**The task:** In the listing below, locate the line that contains "for item in" and the line that contains "bpy.context.scene.collection.objects.link(empty)". Restate word for word those two lines and every line between them, and nothing else.

**Records with modeling code:**
━━━━━━━━━━━━━━━━

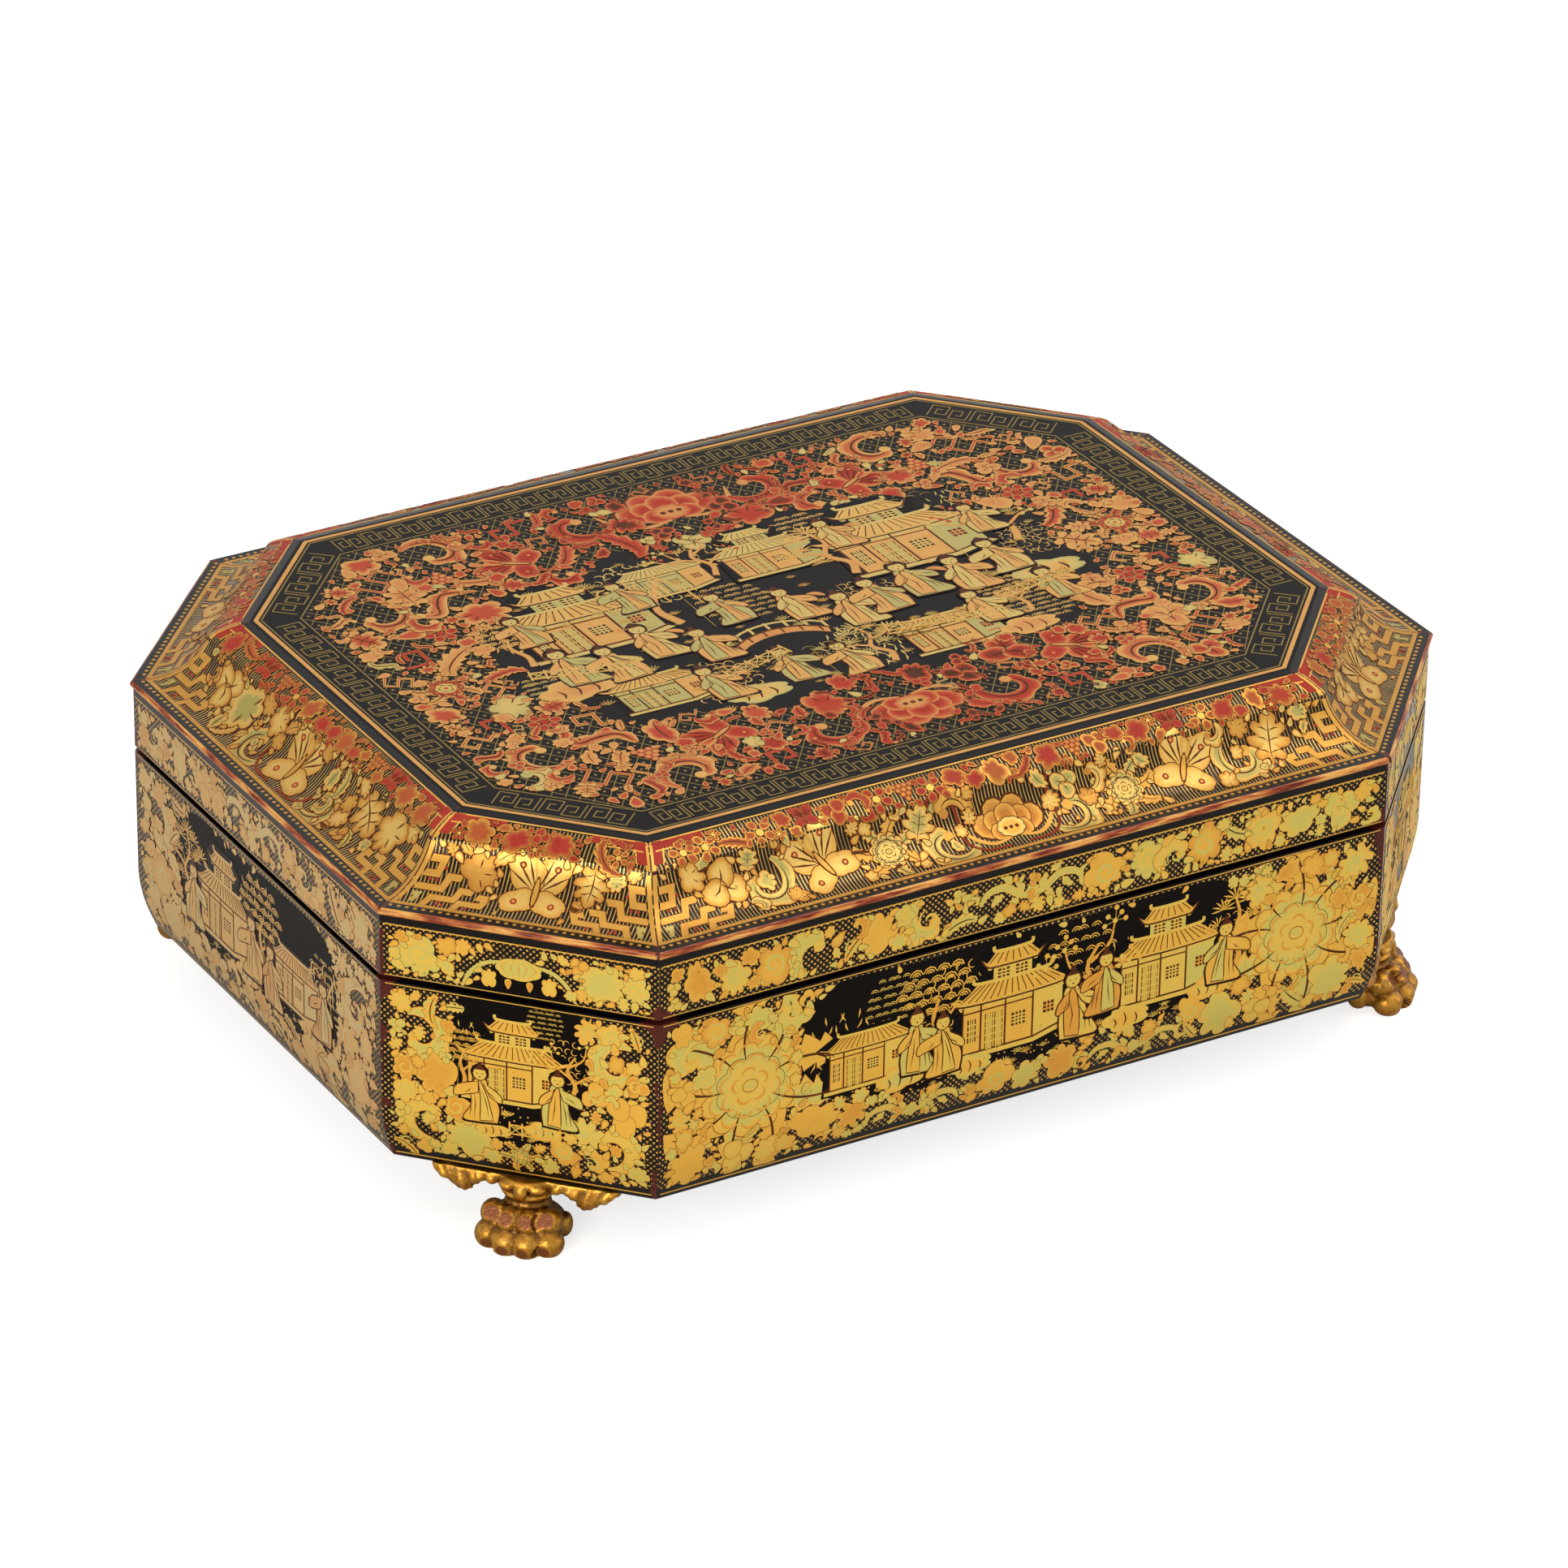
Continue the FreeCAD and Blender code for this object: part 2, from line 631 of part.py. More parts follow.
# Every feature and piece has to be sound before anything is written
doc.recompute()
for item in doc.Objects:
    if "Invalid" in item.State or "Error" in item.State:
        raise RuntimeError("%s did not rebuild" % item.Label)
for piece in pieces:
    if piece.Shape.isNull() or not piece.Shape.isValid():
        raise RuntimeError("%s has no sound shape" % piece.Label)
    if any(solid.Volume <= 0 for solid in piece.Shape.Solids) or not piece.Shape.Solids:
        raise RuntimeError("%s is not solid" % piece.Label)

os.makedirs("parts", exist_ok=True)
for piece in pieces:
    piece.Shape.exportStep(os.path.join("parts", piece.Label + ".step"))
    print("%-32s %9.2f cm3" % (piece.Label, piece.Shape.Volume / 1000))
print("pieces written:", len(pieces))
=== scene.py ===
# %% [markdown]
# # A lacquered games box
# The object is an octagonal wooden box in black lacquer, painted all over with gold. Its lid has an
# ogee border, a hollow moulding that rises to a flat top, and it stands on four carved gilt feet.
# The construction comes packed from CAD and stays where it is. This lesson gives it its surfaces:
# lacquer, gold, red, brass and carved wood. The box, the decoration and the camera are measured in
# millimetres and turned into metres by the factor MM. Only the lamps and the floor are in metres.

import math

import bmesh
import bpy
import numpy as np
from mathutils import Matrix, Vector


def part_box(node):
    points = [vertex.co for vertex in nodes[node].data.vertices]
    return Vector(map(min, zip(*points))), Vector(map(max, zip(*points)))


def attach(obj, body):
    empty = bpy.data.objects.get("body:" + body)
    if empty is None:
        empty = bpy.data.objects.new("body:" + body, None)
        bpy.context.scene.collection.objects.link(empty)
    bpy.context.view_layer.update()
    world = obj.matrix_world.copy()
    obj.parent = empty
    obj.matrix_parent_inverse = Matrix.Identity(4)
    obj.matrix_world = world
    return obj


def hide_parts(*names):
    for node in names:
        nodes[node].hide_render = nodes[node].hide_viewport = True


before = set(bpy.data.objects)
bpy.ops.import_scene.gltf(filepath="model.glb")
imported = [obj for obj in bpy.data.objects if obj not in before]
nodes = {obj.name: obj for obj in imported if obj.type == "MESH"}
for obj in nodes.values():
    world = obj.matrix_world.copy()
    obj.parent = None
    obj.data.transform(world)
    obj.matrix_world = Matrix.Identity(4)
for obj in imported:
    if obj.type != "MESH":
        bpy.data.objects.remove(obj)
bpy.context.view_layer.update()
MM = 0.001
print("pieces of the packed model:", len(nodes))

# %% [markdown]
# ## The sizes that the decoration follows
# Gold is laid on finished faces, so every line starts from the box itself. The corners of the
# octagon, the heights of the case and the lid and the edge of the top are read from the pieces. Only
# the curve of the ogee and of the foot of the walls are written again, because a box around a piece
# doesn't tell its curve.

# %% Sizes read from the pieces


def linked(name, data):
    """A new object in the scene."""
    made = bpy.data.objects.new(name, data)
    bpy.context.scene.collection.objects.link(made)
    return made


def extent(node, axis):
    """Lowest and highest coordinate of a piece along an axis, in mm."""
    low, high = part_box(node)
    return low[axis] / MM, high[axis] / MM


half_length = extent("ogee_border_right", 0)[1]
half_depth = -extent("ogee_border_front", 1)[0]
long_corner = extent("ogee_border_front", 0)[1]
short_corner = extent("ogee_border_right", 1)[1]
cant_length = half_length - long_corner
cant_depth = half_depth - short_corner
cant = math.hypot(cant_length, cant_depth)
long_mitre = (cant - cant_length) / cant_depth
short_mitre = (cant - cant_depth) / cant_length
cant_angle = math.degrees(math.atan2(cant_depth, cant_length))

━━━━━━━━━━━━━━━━

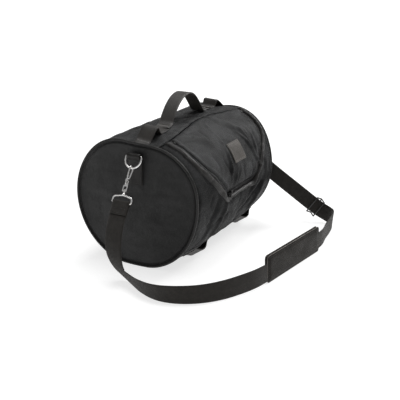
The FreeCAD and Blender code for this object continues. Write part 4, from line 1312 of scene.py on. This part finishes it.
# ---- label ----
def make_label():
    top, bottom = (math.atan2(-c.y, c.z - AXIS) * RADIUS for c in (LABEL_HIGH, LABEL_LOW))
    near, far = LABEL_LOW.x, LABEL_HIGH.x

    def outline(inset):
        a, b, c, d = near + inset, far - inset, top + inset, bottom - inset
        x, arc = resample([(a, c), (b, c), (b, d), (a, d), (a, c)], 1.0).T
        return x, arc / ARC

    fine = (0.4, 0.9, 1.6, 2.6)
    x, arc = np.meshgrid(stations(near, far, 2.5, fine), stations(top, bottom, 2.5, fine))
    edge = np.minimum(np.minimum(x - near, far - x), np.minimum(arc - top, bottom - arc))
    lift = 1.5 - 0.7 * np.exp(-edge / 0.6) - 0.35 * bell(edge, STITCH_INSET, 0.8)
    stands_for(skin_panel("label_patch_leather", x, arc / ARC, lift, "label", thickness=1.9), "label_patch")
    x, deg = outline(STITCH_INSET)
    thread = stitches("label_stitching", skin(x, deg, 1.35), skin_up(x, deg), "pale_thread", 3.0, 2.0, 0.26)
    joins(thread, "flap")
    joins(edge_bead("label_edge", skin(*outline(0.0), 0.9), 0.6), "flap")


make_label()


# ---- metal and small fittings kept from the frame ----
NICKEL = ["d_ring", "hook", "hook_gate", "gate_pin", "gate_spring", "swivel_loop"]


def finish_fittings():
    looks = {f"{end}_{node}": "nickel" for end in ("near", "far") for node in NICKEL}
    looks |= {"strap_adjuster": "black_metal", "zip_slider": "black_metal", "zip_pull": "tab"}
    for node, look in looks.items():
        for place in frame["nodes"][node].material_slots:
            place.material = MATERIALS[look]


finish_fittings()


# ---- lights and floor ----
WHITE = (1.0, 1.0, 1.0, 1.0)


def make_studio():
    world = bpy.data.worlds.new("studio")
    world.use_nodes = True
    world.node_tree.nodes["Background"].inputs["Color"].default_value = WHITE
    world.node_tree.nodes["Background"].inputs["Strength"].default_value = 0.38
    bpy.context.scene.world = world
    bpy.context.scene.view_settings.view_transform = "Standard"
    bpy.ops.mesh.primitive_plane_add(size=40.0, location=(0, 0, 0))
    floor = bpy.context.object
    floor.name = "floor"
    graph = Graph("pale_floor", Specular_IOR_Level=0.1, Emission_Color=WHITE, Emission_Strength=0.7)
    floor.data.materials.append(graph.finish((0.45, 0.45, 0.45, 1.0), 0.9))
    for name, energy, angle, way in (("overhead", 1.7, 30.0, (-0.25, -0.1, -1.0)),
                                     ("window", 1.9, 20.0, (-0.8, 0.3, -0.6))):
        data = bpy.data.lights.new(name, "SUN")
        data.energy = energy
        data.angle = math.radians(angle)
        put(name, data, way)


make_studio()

━━━━━━━━━━━━━━━━

**Answer to the task:**
for item in doc.Objects:
    if "Invalid" in item.State or "Error" in item.State:
        raise RuntimeError("%s did not rebuild" % item.Label)
for piece in pieces:
    if piece.Shape.isNull() or not piece.Shape.isValid():
        raise RuntimeError("%s has no sound shape" % piece.Label)
    if any(solid.Volume <= 0 for solid in piece.Shape.Solids) or not piece.Shape.Solids:
        raise RuntimeError("%s is not solid" % piece.Label)

os.makedirs("parts", exist_ok=True)
for piece in pieces:
    piece.Shape.exportStep(os.path.join("parts", piece.Label + ".step"))
    print("%-32s %9.2f cm3" % (piece.Label, piece.Shape.Volume / 1000))
print("pieces written:", len(pieces))
=== scene.py ===
# %% [markdown]
# # A lacquered games box
# The object is an octagonal wooden box in black lacquer, painted all over with gold. Its lid has an
# ogee border, a hollow moulding that rises to a flat top, and it stands on four carved gilt feet.
# The construction comes packed from CAD and stays where it is. This lesson gives it its surfaces:
# lacquer, gold, red, brass and carved wood. The box, the decoration and the camera are measured in
# millimetres and turned into metres by the factor MM. Only the lamps and the floor are in metres.

import math

import bmesh
import bpy
import numpy as np
from mathutils import Matrix, Vector


def part_box(node):
    points = [vertex.co for vertex in nodes[node].data.vertices]
    return Vector(map(min, zip(*points))), Vector(map(max, zip(*points)))


def attach(obj, body):
    empty = bpy.data.objects.get("body:" + body)
    if empty is None:
        empty = bpy.data.objects.new("body:" + body, None)
        bpy.context.scene.collection.objects.link(empty)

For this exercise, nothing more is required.